How do people actually test multiple client-side browsers?

In terms of testing, Jasmine and QUnit both seem to have reasonable APIs, and I'd be totally happy to use either. I'm sure there are other reasonable options, too.

But how are people checking all of the client-side browsers? Are people using Sauce Labs? Testling? Custom internal Selenium setups? Just loading up each browser in a VM locally and manually?


If you have multiple client browsers yourself, js-test-driver might be a good fit. http://code.google.com/p/js-test-driver/wiki/GettingStarted


setting -webkit-text-size-adjust: none is definitely not a best practice, makes it too hard to read your blog.


Agreed, this frustrates me immensely. Fortunately both Chrome and Safari have good built-in Developer Tools that let you disable that style (it's set on the <body> element, btw).
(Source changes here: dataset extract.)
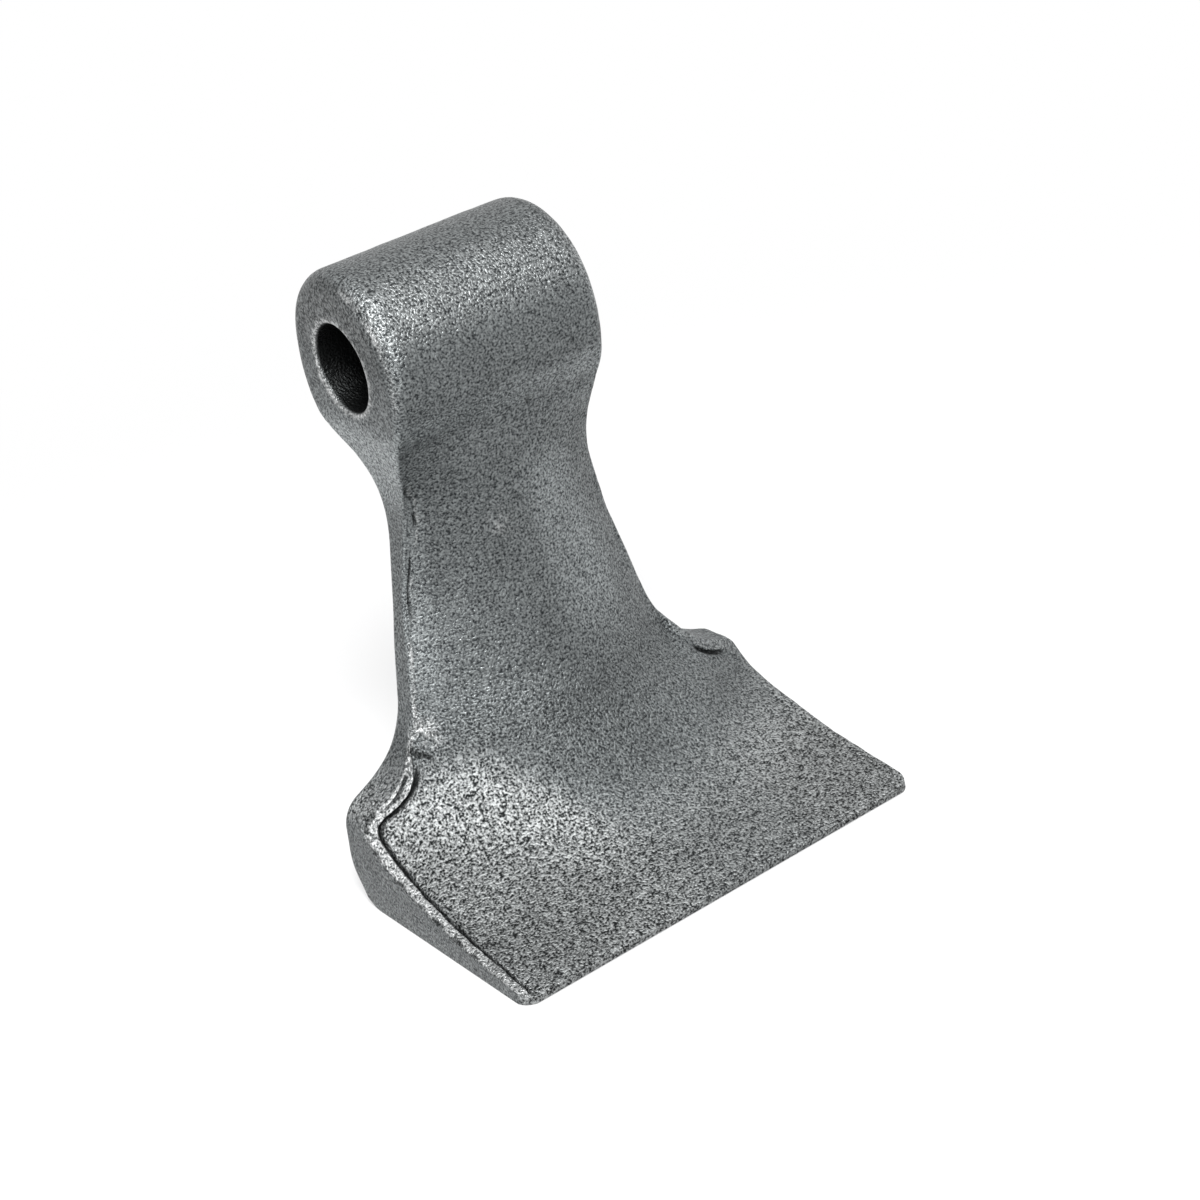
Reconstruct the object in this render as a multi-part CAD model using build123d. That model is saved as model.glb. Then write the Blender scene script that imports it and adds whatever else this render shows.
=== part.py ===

The font size is not a design decision. It should always be the READER's CHOICE.


We use QUnit, with sinon.js for stubs and fake server at my company. We didn't want to use BDD.


With xUnit I approach my units as discreet pieces of individual behavior that drive development.


Why did you specifically not want to use BDD?


In my opinion BDD has some extra overhead (that can be useful in the right scenarios). BDD is best suited when you have specs and external stakeholders. We don't have that in my company / startup.